Stated problem. Starting with the first line and ending with the line that holds "return np.clip(top /", repeat the material exactly.

Source excerpt.
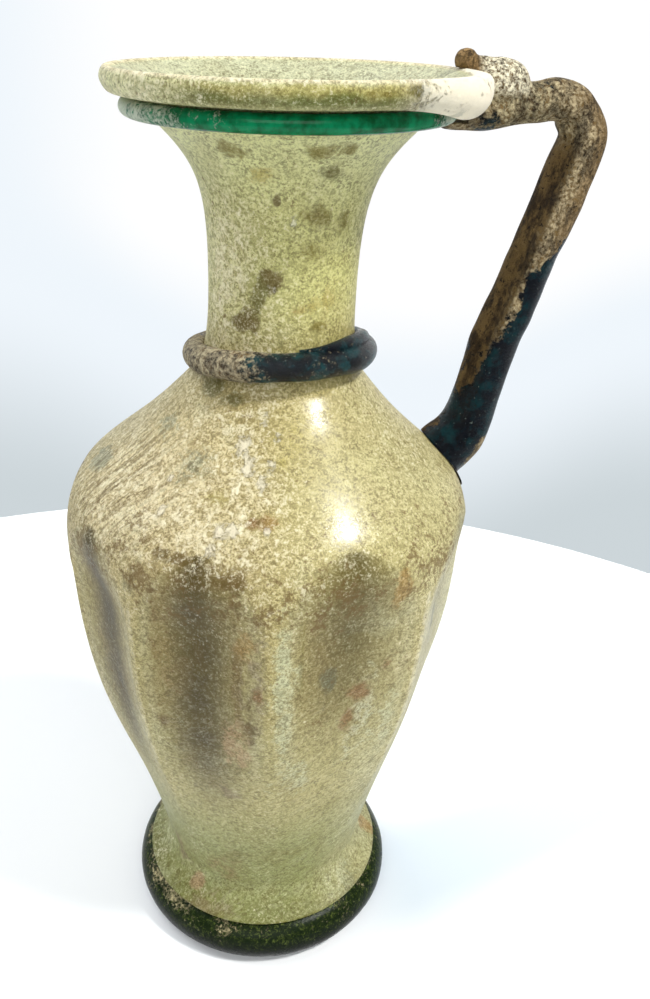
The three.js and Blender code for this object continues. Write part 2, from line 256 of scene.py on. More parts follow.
def unit(lines):
    return lines / np.linalg.norm(lines, axis=1)[:, None]


def rounded(corners, steps):
    """A Catmull-Rom curve through the corners."""
    padded = np.vstack([2 * corners[0] - corners[1], corners, 2 * corners[-1] - corners[-2]])
    points = []
    for a, b, c, d in zip(padded, padded[1:], padded[2:], padded[3:]):
        t = np.linspace(0, 1, steps, endpoint=False)[:, None]
        points.append(0.5 * (2 * b + (c - a) * t + (2 * a - 5 * b + 4 * c - d) * t ** 2
                             + (3 * b - a - 3 * c + d) * t ** 3))
    return np.vstack(points + [corners[-1:]])


def inner_wall():
    """The outer wall moved in by the glass, from the mouth down to the floor."""
    along = unit(np.gradient(WALL_POINTS, axis=0))
    inner = WALL_POINTS + WALL * np.stack([-along[:, 1], along[:, 0]], 1)
    return inner[::-3]


def floor_profile():
    inside = WAIST_RADIUS - WALL
    return bezier(
        (inside, WAIST), (inside, KICK + 0.4 * WALL), (0.45 * WAIST_RADIUS, KICK + WALL), (0, KICK + WALL), 8)


# Shape of the body round its axis

def flute_share(angle, height):
    """Where a point lies across its flute: 0 in the middle, 1 on a crest; no two flutes are alike."""
    drift = RIB_WANDER * (1 - cosine(2 * (angle - RIB_WANDER_TURN)))
    sway = 1.2 * sine(5 * angle) * smooth(height, 100, 40)
    turns = (angle - drift + sway - RIB_TURN) / 360 * RIBS
    return 1 - 2 * np.abs((turns + 0.5) % 1 - 0.5)


def flute_top(angle, height):
    """1 below the flutes' tops, falling to 0 at their highest points."""
    top = FLUTE_TOP - height + 2.0 * sine(3 * angle + 20)
    return np.clip(top / (0.2 * (FLUTE_TOP - FLUTE_FOOT)), 0, 1)


def hollow_at(angle, height, sharpness):
    """1 in the middle of a flute, 0 on the crests and above the tops."""
    rounding = np.sqrt(1 - (1 - flute_top(angle, height)) ** 2)
    across = flute_share(angle, height) / np.maximum(rounding, 0.01)
    return np.cos(np.minimum(across, 1) * np.pi / 2) ** sharpness * smooth(rounding, 0.01, 0.15)


def flute_at(angle, height):
    """How deep the flutes are: deepest under the rounded tops, fading out at the foot."""
    growth = smooth(height, FLUTE_FOOT, FLUTE_FOOT + 0.85 * (FLUTE_TOP - FLUTE_FOOT))
    sharpness = 0.85 + 0.6 * near(angle, RIB_TURN, 24)
    uneven = 1 + 0.1 * sine(angle * 2 + 100)
    depth = FLUTE_DEPTH * uneven * growth * smooth(flute_top(angle, height), 0, 1)
    return depth * hollow_at(angle, height, sharpness)


def lobe_at(angle):
    return near(angle, LOBE_TURN, LOBE_SPREAD)


def wander(points):
    """The slope of the mouth and the way the body leans."""
    x, y, z = points.T
    lean = BELLY_LEAN * smooth(z, WAIST, BELLY)
    lean = lean + (NECK_LEAN - BELLY_LEAN) * smooth(z, BELLY, NECK)
    lean = lean + (MOUTH_LEAN - NECK_LEAN) * smooth(z, NECK, FUNNEL)
    return np.stack([x + lean, y, z + RIM_TILT * x * smooth(z, NECK, FUNNEL)], 1)


def thread_radius():
    return wall_radius(THREAD_HEIGHT) + 1.2 * THREAD_TUBE


def shaped(radius, height, angle):
    """Points on the body at plain radii and heights."""
    thread_edge = thread_radius() + THREAD_TUBE
    swell = LOBE_SWELL * lobe_at(angle) * smooth(height, FUNNEL - 3, RIM_TOP - 0.5 * RIM_HEIGHT)
    over_thread = smooth(radius, thread_edge, thread_edge + 1)
    under_rim = smooth(RIM_TOP - height, 0, RIM_HEIGHT) * smooth(height, FUNNEL - 1, FUNNEL)
    moved = radius - np.where(radius > 1, flute_at(angle, height), 0)
    moved = moved + swell * smooth(radius, thread_edge, RIM_RADIUS)
    droop = LOBE_DROOP * lobe_at(angle) * over_thread * under_rim
    return wander(placed(moved, angle, height - droop))


# Meshes

def rings_faces(rings, count, closed):
    """Quads between rings of points; closed joins the last ring to the first."""
    faces = []
    last = rings if closed else rings - 1
    for k in range(last):
        a0, b0 = k * count, ((k + 1) % rings) * count
        for i in range(count):
            j = (i + 1) % count
            faces.append((a0 + i, a0 + j, b0 + j, b0 + i))
    return faces


def pole_faces(rings, count):
    """Triangles from the first and the last ring to two poles, which come after the rings' points."""
    total = rings * count
    faces = []
    for i in range(count):
        j = (i + 1) % count
        faces.append((total, j, i))
        faces.append((total + 1, total - count + i, total - count + j))
    return faces


def ring_grid(around, sides):
    """The angle round the axis and the angle round the section, for every point of a ring."""
    ring, side = np.meshgrid(np.arange(around) * 360 / around, sides, indexing="ij")
    return ring.ravel(), side.ravel()


def joined(parts):
    """Points and faces of several meshes as those of one."""
    points, faces, start = [], [], 0
    for part_points, part_faces in parts:
        points.append(part_points)
        faces += [tuple(start + i for i in face) for face in part_faces]
        start += len(part_points)
    return np.vstack(points), faces


def scene_object(name, data):
    made = bpy.data.objects.new(name, data)
    bpy.context.scene.collection.objects.link(made)
    return made


def mesh_object(name, points, faces):
    mesh = bpy.data.meshes.new(name)
    mesh.from_pydata(points.tolist(), [], faces)
    return scene_object(name, mesh)


def make_piece(name, points, faces, node, material):
    """A smooth mesh object, moved from round the jug's axis to the frame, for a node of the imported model."""
    piece = mesh_object(name, (points + (AXIS_X, 0, 0)) * MM, faces)
    piece.data.polygons.foreach_set("use_smooth", [True] * len(faces))
    piece.data.update()
    piece.data.materials.append(material)
    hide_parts(node)
    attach(piece, "root")
    return piece


def keep_values(piece, **values):
    """Stores a number, or a colour, for each vertex, for the material to read."""
    for name, data in values.items():
        data = np.asarray(data, float)
        if data.ndim == 1:
            layer = piece.data.attributes.new(name, "FLOAT", "POINT")
            layer.data.foreach_set("value", data)
        else:
            layer = piece.data.attributes.new(name, "FLOAT_COLOR", "POINT")
            rgba = np.hstack([data, np.ones((len(data), 1))])
            layer.data.foreach_set("color", rgba.ravel())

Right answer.
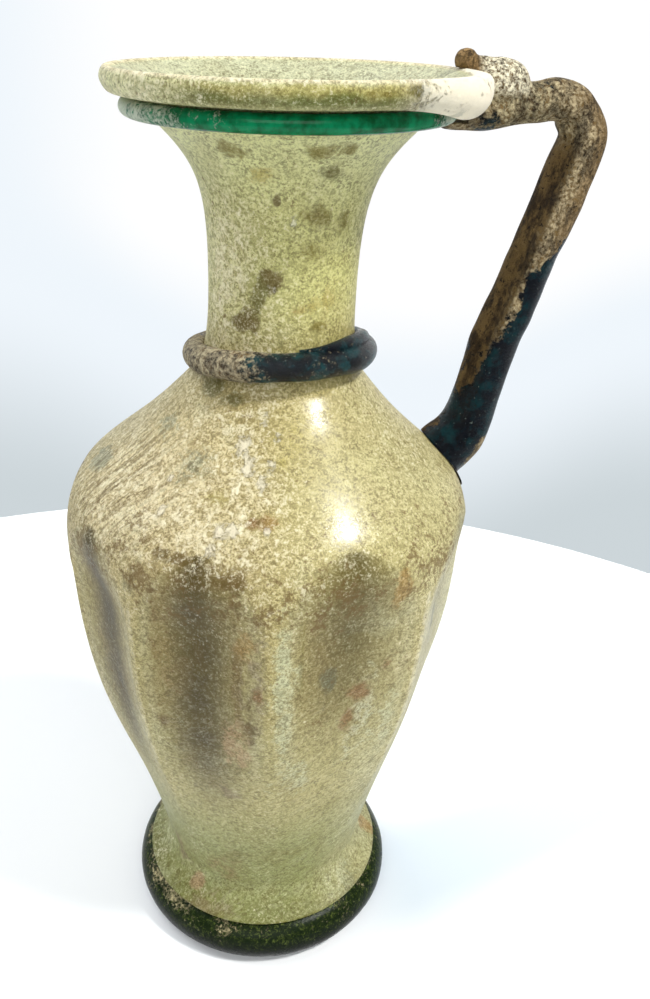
The three.js and Blender code for this object continues. Write part 2, from line 256 of scene.py on. More parts follow.
def unit(lines):
    return lines / np.linalg.norm(lines, axis=1)[:, None]


def rounded(corners, steps):
    """A Catmull-Rom curve through the corners."""
    padded = np.vstack([2 * corners[0] - corners[1], corners, 2 * corners[-1] - corners[-2]])
    points = []
    for a, b, c, d in zip(padded, padded[1:], padded[2:], padded[3:]):
        t = np.linspace(0, 1, steps, endpoint=False)[:, None]
        points.append(0.5 * (2 * b + (c - a) * t + (2 * a - 5 * b + 4 * c - d) * t ** 2
                             + (3 * b - a - 3 * c + d) * t ** 3))
    return np.vstack(points + [corners[-1:]])


def inner_wall():
    """The outer wall moved in by the glass, from the mouth down to the floor."""
    along = unit(np.gradient(WALL_POINTS, axis=0))
    inner = WALL_POINTS + WALL * np.stack([-along[:, 1], along[:, 0]], 1)
    return inner[::-3]


def floor_profile():
    inside = WAIST_RADIUS - WALL
    return bezier(
        (inside, WAIST), (inside, KICK + 0.4 * WALL), (0.45 * WAIST_RADIUS, KICK + WALL), (0, KICK + WALL), 8)


# Shape of the body round its axis

def flute_share(angle, height):
    """Where a point lies across its flute: 0 in the middle, 1 on a crest; no two flutes are alike."""
    drift = RIB_WANDER * (1 - cosine(2 * (angle - RIB_WANDER_TURN)))
    sway = 1.2 * sine(5 * angle) * smooth(height, 100, 40)
    turns = (angle - drift + sway - RIB_TURN) / 360 * RIBS
    return 1 - 2 * np.abs((turns + 0.5) % 1 - 0.5)


def flute_top(angle, height):
    """1 below the flutes' tops, falling to 0 at their highest points."""
    top = FLUTE_TOP - height + 2.0 * sine(3 * angle + 20)
    return np.clip(top / (0.2 * (FLUTE_TOP - FLUTE_FOOT)), 0, 1)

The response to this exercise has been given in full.